Children use all their senses when they are able to immerse themselves in creative play and exploration in nature. It is the place where they build their sense of wonder and connection with the environment.
Frequent, informal experiences in nature at a young age can develop life-long awareness and sensitivity to the environment.
Children at the award winning Fiordland Kindergarten Nature Discovery Programme get immersed in the environment whatever the weather!
Encouraging children to use natural material will focus their attention on its special qualities.
Use imagination…get creative…things don't always need to be bought. Your garden can be a great source of art and craft materials. Leaves, stones, twigs, bamboo and flax make excellent construction materials. Grasses and branches can even be used as paint brushes. Set your children (and yourself) the challenge of only using natural or recycled materials.
Children at the Fiordland Kindergarten Nature Discovery Programme in art making sessions outside.
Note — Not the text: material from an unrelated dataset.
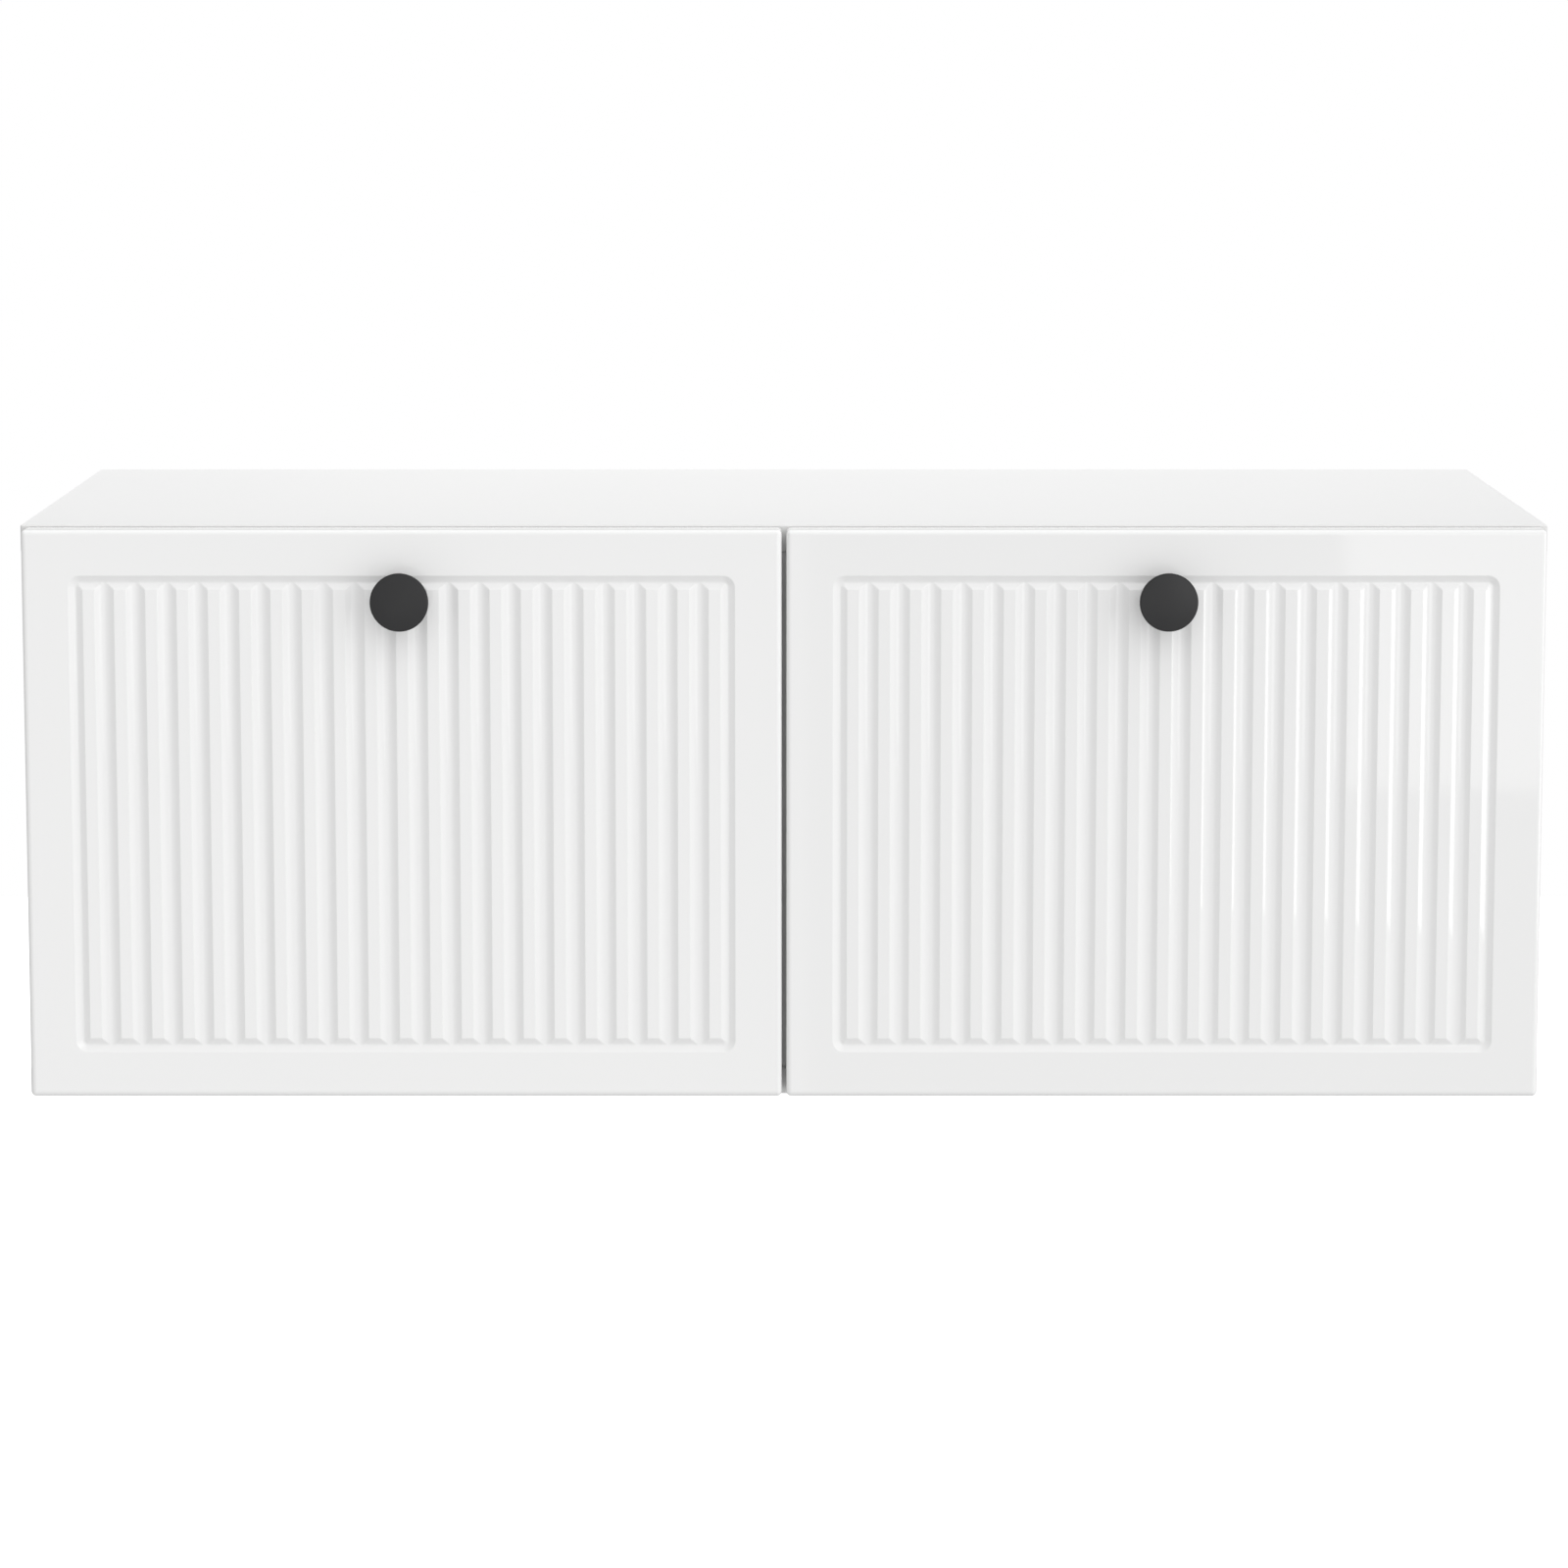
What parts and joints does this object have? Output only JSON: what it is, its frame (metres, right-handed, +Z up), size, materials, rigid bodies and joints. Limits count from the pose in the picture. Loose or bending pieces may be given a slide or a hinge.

Have art making sessions outside…make temporary sculptures, paintings or collage with the materials you find when you're outside exploring together.
Making a stick insect to join the one found in the garden. Photo: Sarah Mankelow.
- Focus on colour - for example - how many leaves can the children find that aren't green? Can they find the colours of the rainbow on your walk through a park together?
- Create some Land Art using natural materials when out exploring.
- Create a rainy day recycling box for indoor conservation-themed art. It might include toilet rolls, egg-cartons, bottle tops, feathers, acorns, old magazines, scraps of fabric and some craft essentials like glue, scissors, pipe cleaners, paint etc. Help your child choose a theme for their activity - like underwater life, mini-beasts or forest birds.
Land art examples. Photo: Sarah Mankelow.
Remember as a child how much fun it was to play in long grass, climb trees, or make a hut?
Creating wild spaces for play can be as simple as not mowing part of your lawn, or allowing your kids to climb certain trees.
Develop a 'code of conduct' with your children to keep them and your garden safe.
Kids love huts! Help your kids make a hut out of prunings from the orchard or grow a 'living' hut. Divaricating native plants such as Corokia, Coprosma or Muehlenbeckia species can be planted and tunnels carefully pruned into them. Or you could try planting manuka or kanuka and weaving them into a hut shape. Willow is popular overseas for making living huts but as most willow species are weeds in New Zealand, if you are using willow, make sure it is from a sterile tree.
While encouraging outdoor play, teach your children to care and respect the environment. Remind them they are playing in the home of Tāne Mahuta - the atua or guardian of the forest and of all plants, birds, invertebrates and other animals that live within it.
Huts at the beach. Photo: Diana Morris.
- Be very gentle if handling live creatures - always return them to where you found them.
- Avoid damaging living plants.
- Avoid disturbing nesting birds.
- If you turn over a rock or a log to see what's underneath, always turn it back.
- Consider other people's enjoyment of the area.
- Collect only dead materials for art and craft, and take only what you need.
- Remember it is illegal to remove any plants, animals, insects, stones from public conservation land.
- Never drop litter and take your rubbish home.